MONSON, Robert (by 1532-83), of Lincoln and South Carlton, Lincs. and London.

Published in The History of Parliament: the House of Commons 1509-1558, ed. S.T. Bindoff, 1982
Available from Boydell and Brewer

Constituency

Dates

Oct. 1553
Apr. 1554

Family and Education

b. by 1532, 3rd s. of William Monson of South Carlton by Elizabeth, da. of Sir Robert Tyrwhitt of Kettleby, Lincs. educ. Camb.; L. Inn, adm. 23 Jan. 1546, called 1552. m. 12 Sept. 1559, Elizabeth, da. and h. of John Dyon of Tathwell Lincs., s.p.2

Offices Held

Reader, Thavies Inn 1557, bencher, L. Inn 1562, Autumn reader 1565, keeper of black bk. 1565-6, treasurer 1567-8, gov. 1569-72, Lent reader 1570.

Legal counsel, Lincoln by 1559, recorder 1570-2; j.p.q.

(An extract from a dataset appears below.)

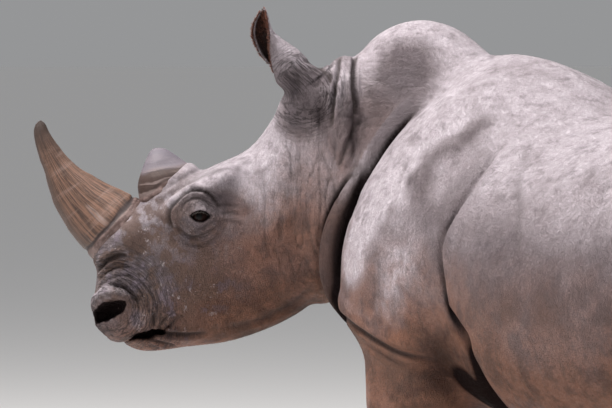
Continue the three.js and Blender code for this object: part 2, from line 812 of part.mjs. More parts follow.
function makeNails(leg) {
  const rows = leg.foot === FORE_FOOT ? FORE_LEG : HIND_LEG;
  const [, shift, long, , wide] = rows[rows.length - 2];
  const [footX, footY] = [leg.foot.x + leg.stride + shift, leg.side * leg.foot.y];
  const aboveFloor = behindPlane([0, 0, NAIL_LIFT], [0, 0, -1]);
  NAILS.forEach(([turn, half, high, deep], i) => {
    const angle = rad(turn);
    const x = footX - Math.cos(angle) * (long - deep / 2);
    const y = footY + Math.sin(angle) * (wide - deep / 2);
    const nail = (grow) => {
      const radii = [deep + grow, high + grow, half + grow];
      return ballSolid([x, y, high - NAIL_SINK], radii, -angle, [8, 5]);
    };
    parts[`nail_${leg.name}_${i + 1}`] = nail(0).intersect(aboveFloor);
    seat(`leg_${leg.name}`, nail(GAP));
  });
}

// ---------------------------------------------------------------- the exported group

makeFlesh();
makeHeadParts();
parts.tail = tailSolid(0);
seat("trunk", tailSolid(GAP));
legs.forEach(makeNails);

const FINISH = {
  hide: { color: 0x9a8f88, roughness: 0.92 },
  horn: { color: 0x6f6357, roughness: 0.75 },
  nail: { color: 0x7a7066, roughness: 0.8 },
  eye: { color: 0x1c1410, roughness: 0.15 },
};

const rhinoceros = new THREE.Group();
rhinoceros.position.set(-MIDDLE.x, -MIDDLE.y, 0);
for (const [name, solid] of Object.entries(parts)) {
  const kind = ["horn", "nail", "eye"].find((word) => name.startsWith(word)) ?? "hide";
  const material = new THREE.MeshStandardMaterial({ ...FINISH[kind], metalness: 0 });
  material.name = kind;
  const mesh = new THREE.Mesh(toGeometry(solid), material);
  mesh.name = name;
  rhinoceros.add(mesh);
}

export default rhinoceros;
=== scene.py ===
"""The looks of a life-size white rhinoceros: one skin over the flesh, eyes, horns, nails,
and the short hair of the ears, lids and tail. Forms are worked out in millimetres in the
animal's own frame, whose ground point lies between the fore feet, and placed in metres."""
import math

import bmesh
import bpy
import numpy as np
from mathutils import Matrix, Vector


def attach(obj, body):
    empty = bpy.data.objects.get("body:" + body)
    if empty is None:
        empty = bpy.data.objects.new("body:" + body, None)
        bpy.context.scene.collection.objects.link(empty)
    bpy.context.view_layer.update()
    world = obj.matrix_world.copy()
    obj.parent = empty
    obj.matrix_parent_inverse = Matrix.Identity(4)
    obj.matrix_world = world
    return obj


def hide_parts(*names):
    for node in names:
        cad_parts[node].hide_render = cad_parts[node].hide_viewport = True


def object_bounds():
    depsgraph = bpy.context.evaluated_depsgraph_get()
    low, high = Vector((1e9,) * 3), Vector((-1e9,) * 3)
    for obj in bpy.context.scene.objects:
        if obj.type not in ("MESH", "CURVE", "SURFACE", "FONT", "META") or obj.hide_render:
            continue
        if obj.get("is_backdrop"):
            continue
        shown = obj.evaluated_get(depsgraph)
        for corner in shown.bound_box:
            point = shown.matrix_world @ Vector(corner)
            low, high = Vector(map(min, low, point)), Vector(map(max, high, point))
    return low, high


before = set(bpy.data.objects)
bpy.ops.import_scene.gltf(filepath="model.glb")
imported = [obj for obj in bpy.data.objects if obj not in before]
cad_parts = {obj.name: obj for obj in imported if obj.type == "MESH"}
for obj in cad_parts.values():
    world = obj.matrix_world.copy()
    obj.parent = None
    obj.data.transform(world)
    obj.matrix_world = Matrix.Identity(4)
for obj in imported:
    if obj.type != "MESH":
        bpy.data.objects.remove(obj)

CAD_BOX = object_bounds()

# ---------------------------------------------------------------- driving dimensions (mm)

MIDDLE = np.array([504.4, -132.9, 0.0])  # middle of the plan, the frame's origin
HEAD_YAW, HEAD_PITCH = 50, 42
POLL = np.array([-500.0, -203.0, 1554.0])
FORE_FOOT, HIND_FOOT = (0, 300), (1610, 275)
STRIDE = {"fore_right": -90, "hind_right": -130, "hind_left": 50}
EYE_AT, EYE_RADIUS = (528, 150, -38), 24
LIDS_HALF, LIDS_ABOVE, LIDS_BELOW = 25, 12, 14  # the almond between the lids
LID = 5  # their thickness over the eyeball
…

Lincs. (Lindsey) 1561-d., (Kesteven) 1564-d., (Holland) 1573/74-d.; commr. eccles. causes, dioceses of Lincoln and Peterborough 1571; serjeant-at-law 1572; j.c.p. 1572-80; c.j. Lancaster 1577-9.3

Biography

As a young man Robert Monson was a source of trouble to the authorities of Lincoln’s Inn: not long after his admission he was fined for losing a moot; in 1550 he was put out of commons and threatened with expulsion for refusing to pay his dues, while in the following year he and John Salveyn were expelled for breaking the window of William Roper, but he was shortly re-admitted to the inn and not long afterwards called to the bar. Possibly he enjoyed his first taste of Parliament within a year of becoming a barrister as his youth and Protestant sympathies would have commended him to the Duke of Northumberland who summoned the Parliament of March 1533 (for which not all the returns survive) during the closing months of Edward VI’s life. He sat in every Parliament of Mary’s reign for a Cornish constituency: a number of his associates at Lincoln’s Inn came from families of gentle standing in Cornwall, and in the steward of the duchy, Sir John Russell, 1st Earl of Bedford (d.1555), the inn had an honorary member and a patron of its younger sons. Presumably because he was a duchy nominee, Monson took precedence over his fellow-Members when they were of local extraction but, when he was returned with the rising lawyer William Bendlowes and with the younger brother of a peer, William Stourton, he had to be content with the inferior place: on his second return for Newport iuxta Launceston, his name was inserted on the indenture in a different hand. Nothing is known about his contribution to the affairs of the House: he did not support the opposition in 1553 and 1555, and unlike Robert Browne II, his fellow-Member in the Parliament of November 1554, he did not then quit the House early and without leave. He did not procure his election to the first Parliament of Elizabeth’s reign, but he served in each succeeding one until his appointment as a judge. He retired from office during Easter term 1580 and died three years later on 23 Sept. 1583.4

Ref Volumes: 1509-1558

Author: J. J. Goring

Notes

  • 1. Did not serve for the full duration of the Parliament.
  • 2. Date of birth estimated from education. Lincs. Peds. (Harl. Soc. li), 681-2; DNB.
  • 3. CPR, 1560-3, p. 439 to 1572-5, p. 455; HMC 14th Rep. VIII, 56, 64; J. W. F. Hill, Tudor and Stuart Lincoln, 69-73; Foss, Judges, 524-9; Somerville, Duchy, i. 474.
  • 4. Black Bk. L. Inn, i. 288, 293, 297-8, 300; Cam. Misc. ix(3), 27; C219/24/24.